(Records)
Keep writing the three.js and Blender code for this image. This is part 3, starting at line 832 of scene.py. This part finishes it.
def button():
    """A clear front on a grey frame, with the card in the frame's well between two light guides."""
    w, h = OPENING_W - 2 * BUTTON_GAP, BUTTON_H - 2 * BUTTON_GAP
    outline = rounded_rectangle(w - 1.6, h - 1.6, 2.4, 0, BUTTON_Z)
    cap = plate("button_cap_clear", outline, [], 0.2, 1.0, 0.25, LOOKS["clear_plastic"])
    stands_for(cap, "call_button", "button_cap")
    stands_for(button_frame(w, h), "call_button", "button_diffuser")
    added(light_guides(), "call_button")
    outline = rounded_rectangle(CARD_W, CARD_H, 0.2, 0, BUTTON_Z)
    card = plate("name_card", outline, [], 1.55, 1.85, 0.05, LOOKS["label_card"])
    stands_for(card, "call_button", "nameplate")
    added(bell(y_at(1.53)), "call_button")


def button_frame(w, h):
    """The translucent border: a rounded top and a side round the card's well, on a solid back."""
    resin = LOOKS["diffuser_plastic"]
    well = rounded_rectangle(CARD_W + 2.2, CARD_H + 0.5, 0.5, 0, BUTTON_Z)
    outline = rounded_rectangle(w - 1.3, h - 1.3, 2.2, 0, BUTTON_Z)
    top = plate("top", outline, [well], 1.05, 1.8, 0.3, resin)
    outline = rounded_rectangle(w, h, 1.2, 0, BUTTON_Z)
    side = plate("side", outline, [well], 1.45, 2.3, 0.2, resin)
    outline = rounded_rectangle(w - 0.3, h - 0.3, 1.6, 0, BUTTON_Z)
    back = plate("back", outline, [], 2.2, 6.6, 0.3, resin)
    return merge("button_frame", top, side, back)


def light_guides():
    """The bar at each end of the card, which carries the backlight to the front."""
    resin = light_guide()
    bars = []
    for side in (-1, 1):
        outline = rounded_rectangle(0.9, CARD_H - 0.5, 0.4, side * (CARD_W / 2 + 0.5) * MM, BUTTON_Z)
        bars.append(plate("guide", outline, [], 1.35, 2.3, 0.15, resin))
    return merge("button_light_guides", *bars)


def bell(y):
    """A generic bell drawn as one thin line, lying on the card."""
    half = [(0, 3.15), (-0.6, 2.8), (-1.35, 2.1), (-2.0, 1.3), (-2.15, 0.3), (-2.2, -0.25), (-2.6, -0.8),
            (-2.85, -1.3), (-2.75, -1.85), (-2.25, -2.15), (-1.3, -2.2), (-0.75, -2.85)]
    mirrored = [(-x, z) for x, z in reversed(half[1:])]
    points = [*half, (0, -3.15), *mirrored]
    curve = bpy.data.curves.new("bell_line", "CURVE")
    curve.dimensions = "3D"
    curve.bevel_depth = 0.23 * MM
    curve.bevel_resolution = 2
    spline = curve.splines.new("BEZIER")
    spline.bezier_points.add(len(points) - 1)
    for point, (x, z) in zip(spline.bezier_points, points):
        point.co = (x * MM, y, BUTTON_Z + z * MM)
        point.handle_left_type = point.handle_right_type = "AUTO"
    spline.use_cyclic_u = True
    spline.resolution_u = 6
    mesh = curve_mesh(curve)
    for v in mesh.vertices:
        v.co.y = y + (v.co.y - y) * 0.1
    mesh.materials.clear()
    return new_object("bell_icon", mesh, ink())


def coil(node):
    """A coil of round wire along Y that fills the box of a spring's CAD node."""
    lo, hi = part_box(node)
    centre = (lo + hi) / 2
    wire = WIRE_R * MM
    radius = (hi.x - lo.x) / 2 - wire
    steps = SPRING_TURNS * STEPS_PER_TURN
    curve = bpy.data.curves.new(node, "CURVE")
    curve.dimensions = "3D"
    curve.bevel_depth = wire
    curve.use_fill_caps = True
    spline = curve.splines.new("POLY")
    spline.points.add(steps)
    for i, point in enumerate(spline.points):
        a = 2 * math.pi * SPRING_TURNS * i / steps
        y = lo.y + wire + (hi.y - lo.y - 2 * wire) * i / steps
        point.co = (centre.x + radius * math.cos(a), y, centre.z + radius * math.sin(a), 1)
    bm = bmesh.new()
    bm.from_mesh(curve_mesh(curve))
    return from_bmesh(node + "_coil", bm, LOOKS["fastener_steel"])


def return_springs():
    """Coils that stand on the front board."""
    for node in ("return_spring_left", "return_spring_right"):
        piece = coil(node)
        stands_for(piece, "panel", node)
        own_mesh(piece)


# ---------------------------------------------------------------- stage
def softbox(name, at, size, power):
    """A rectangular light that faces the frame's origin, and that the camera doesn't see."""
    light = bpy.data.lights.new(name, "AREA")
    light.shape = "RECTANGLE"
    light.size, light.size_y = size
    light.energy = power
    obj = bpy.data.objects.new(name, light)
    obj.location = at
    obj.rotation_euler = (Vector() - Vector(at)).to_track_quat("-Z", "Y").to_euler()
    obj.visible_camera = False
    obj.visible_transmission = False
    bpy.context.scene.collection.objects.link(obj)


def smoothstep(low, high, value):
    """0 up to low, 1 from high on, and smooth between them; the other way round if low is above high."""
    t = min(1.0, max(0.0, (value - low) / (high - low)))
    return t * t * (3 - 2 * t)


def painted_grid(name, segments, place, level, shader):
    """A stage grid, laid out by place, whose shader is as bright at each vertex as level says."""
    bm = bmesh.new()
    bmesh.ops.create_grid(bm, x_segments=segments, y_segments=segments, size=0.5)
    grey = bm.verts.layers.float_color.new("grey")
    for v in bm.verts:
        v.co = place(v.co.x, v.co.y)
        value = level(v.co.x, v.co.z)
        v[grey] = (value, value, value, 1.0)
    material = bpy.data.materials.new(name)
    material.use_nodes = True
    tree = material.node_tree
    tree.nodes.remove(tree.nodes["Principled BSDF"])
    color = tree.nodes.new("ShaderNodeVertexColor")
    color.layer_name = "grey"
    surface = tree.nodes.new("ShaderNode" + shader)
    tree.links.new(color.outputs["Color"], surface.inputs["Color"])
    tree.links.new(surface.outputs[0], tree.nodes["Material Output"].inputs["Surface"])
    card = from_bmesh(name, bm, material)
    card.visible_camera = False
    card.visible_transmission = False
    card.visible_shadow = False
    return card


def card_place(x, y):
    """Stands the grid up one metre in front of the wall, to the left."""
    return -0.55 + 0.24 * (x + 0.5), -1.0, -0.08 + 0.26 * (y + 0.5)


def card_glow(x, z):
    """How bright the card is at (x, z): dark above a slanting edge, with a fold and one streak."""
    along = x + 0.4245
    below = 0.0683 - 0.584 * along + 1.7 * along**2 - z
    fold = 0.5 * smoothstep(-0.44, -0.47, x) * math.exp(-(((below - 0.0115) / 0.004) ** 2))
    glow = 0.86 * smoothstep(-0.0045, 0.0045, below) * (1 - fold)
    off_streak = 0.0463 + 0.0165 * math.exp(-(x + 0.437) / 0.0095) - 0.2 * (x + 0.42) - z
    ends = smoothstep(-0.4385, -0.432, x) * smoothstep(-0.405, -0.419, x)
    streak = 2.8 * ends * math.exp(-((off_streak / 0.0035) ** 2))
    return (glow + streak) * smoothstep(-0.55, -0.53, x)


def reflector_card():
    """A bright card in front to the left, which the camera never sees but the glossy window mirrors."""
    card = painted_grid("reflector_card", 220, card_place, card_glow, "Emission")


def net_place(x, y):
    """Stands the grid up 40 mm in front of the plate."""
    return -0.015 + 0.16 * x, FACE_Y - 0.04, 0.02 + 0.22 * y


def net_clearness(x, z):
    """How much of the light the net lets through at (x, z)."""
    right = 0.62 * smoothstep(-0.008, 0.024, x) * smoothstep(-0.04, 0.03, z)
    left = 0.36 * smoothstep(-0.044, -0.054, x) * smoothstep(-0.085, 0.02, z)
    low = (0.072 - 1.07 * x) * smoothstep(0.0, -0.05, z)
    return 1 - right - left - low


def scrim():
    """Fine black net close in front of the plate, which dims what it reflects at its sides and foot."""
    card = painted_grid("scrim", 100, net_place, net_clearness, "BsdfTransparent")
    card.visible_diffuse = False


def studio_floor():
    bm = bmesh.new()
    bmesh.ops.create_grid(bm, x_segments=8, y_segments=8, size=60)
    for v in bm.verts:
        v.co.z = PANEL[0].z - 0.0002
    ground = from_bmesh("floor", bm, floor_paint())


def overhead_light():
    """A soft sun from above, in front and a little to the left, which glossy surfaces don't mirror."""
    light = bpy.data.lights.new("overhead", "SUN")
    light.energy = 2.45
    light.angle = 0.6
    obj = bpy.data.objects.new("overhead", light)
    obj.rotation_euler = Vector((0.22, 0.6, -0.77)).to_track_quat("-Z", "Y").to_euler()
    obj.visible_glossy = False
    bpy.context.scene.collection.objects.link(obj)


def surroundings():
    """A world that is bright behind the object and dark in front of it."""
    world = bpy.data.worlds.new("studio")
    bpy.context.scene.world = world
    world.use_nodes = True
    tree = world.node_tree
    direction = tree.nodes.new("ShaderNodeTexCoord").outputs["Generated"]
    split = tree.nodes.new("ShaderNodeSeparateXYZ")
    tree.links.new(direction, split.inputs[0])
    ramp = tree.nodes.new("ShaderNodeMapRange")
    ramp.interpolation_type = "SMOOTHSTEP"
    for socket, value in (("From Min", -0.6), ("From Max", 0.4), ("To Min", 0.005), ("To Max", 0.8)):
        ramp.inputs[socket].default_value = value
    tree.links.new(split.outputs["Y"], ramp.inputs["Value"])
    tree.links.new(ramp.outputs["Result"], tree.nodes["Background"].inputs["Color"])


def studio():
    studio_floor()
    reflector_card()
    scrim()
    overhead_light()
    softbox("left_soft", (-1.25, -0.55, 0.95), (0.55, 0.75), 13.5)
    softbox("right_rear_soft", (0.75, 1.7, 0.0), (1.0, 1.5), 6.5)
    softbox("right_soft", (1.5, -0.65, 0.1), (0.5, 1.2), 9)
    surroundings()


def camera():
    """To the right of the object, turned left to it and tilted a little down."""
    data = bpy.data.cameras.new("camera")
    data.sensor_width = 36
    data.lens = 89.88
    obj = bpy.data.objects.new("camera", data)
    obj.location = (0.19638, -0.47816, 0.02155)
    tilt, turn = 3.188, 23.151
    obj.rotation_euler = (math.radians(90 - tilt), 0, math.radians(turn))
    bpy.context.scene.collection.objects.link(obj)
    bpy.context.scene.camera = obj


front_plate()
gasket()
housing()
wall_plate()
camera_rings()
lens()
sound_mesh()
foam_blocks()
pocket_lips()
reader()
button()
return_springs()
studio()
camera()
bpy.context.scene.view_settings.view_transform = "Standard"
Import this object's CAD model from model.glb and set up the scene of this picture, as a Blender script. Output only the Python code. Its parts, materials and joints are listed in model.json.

#### STATED EXERCISE:
Read the entries above, then pull out the lines that include "piece".

#### EXERCISE SOLUTION:
        piece = coil(node)
        stands_for(piece, "panel", node)
        own_mesh(piece)